═════ SOURCE MATERIAL

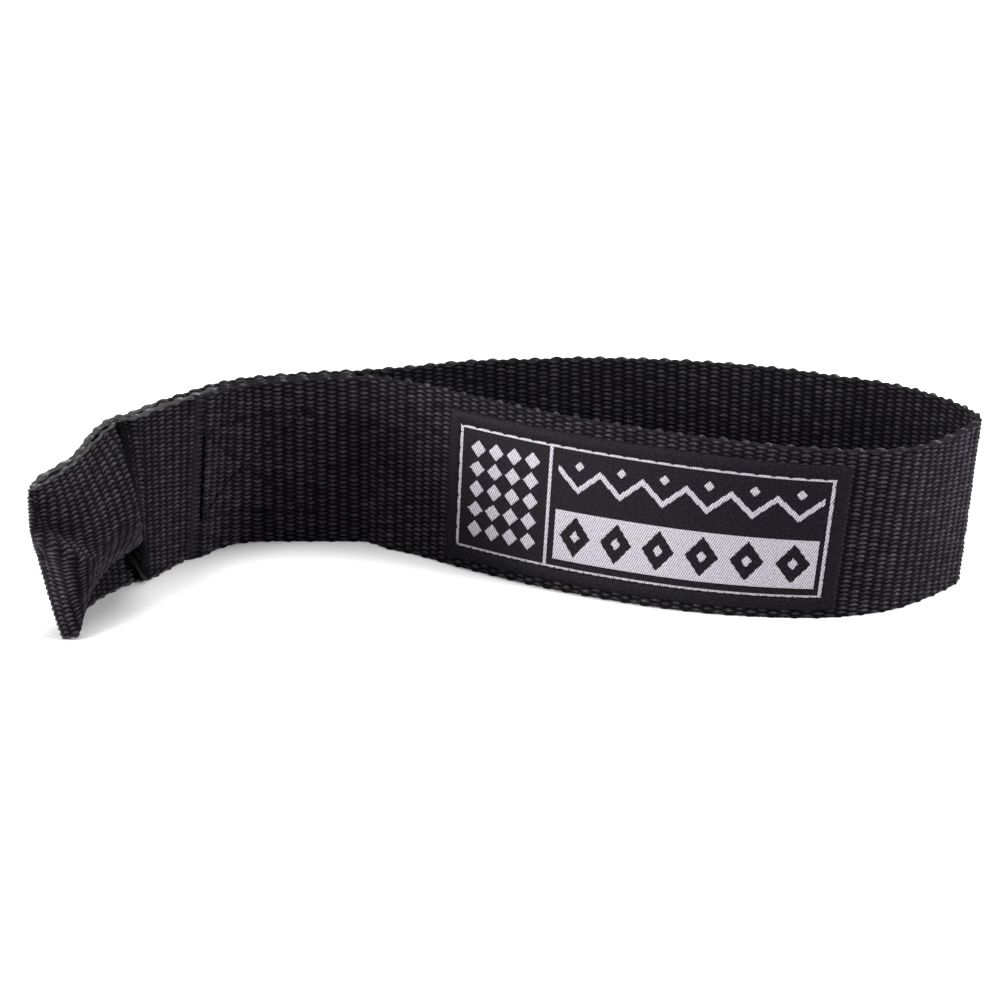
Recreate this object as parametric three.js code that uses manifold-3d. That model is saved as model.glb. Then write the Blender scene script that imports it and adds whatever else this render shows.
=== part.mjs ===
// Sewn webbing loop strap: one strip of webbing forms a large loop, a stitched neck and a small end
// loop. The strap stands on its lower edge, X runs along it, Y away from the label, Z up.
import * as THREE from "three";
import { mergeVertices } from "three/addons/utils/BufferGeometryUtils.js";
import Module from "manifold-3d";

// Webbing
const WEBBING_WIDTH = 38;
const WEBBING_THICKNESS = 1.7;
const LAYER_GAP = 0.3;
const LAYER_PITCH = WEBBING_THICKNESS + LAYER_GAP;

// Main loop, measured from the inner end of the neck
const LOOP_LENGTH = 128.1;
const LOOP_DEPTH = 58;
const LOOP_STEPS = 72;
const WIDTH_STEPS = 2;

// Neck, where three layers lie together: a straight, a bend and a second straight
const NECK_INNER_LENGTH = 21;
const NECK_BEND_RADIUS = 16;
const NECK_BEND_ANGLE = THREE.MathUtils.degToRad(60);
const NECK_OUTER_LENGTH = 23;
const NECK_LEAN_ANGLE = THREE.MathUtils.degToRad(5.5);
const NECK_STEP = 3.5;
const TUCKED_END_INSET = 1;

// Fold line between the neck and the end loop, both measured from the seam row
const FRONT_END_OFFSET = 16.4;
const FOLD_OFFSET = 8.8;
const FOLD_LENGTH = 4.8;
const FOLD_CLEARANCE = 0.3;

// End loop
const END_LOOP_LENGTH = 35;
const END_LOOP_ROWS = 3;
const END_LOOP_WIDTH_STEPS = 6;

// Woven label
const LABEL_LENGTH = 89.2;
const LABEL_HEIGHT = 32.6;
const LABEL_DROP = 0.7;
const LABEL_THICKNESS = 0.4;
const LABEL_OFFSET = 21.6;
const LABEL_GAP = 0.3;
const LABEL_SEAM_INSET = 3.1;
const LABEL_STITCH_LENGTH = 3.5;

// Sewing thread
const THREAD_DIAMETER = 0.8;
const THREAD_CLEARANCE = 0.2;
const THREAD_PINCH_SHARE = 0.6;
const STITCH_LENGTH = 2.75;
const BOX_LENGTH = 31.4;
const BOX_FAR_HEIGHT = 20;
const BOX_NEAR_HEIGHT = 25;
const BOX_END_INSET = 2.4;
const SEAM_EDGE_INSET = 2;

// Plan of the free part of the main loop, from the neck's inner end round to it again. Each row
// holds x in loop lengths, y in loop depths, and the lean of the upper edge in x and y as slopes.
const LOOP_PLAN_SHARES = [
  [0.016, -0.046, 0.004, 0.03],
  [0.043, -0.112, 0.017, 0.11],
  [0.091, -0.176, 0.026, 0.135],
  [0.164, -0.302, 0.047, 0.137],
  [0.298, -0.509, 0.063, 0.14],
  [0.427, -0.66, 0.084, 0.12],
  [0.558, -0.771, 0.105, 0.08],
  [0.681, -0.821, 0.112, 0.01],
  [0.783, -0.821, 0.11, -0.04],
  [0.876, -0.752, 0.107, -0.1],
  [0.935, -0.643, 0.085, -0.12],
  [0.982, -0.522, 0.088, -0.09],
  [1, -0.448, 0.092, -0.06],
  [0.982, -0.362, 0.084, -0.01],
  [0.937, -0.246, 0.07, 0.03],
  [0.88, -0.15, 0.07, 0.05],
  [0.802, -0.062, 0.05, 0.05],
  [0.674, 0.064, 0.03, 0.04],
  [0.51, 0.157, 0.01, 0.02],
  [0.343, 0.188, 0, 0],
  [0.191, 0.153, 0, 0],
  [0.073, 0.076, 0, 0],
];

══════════

**WORK TO DO**
In this exercise, copy only the lines from the opening line of the material through the line where "const TUCKED_END_INSET = 1;" appears.

**TASK RESULT**
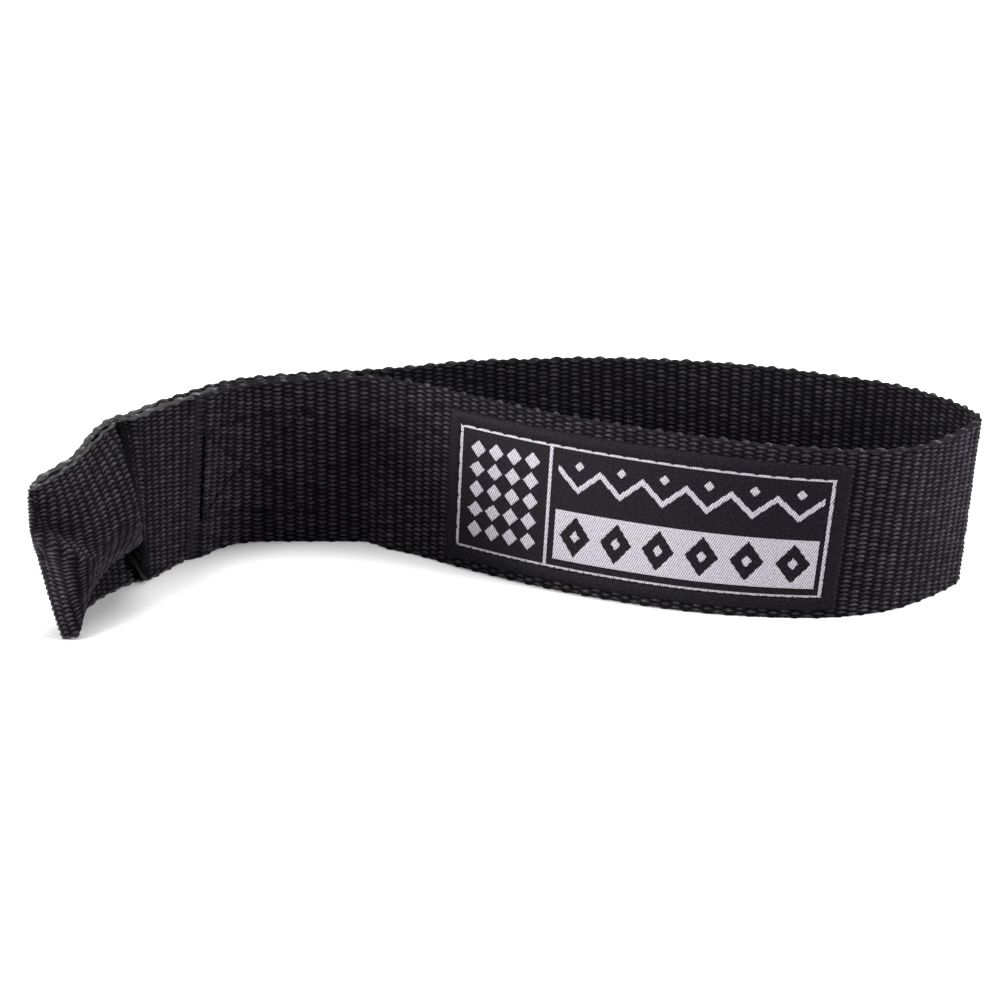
Recreate this object as parametric three.js code that uses manifold-3d. That model is saved as model.glb. Then write the Blender scene script that imports it and adds whatever else this render shows.
=== part.mjs ===
// Sewn webbing loop strap: one strip of webbing forms a large loop, a stitched neck and a small end
// loop. The strap stands on its lower edge, X runs along it, Y away from the label, Z up.
import * as THREE from "three";
import { mergeVertices } from "three/addons/utils/BufferGeometryUtils.js";
import Module from "manifold-3d";

// Webbing
const WEBBING_WIDTH = 38;
const WEBBING_THICKNESS = 1.7;
const LAYER_GAP = 0.3;
const LAYER_PITCH = WEBBING_THICKNESS + LAYER_GAP;

// Main loop, measured from the inner end of the neck
const LOOP_LENGTH = 128.1;
const LOOP_DEPTH = 58;
const LOOP_STEPS = 72;
const WIDTH_STEPS = 2;

// Neck, where three layers lie together: a straight, a bend and a second straight
const NECK_INNER_LENGTH = 21;
const NECK_BEND_RADIUS = 16;
const NECK_BEND_ANGLE = THREE.MathUtils.degToRad(60);
const NECK_OUTER_LENGTH = 23;
const NECK_LEAN_ANGLE = THREE.MathUtils.degToRad(5.5);
const NECK_STEP = 3.5;
const TUCKED_END_INSET = 1;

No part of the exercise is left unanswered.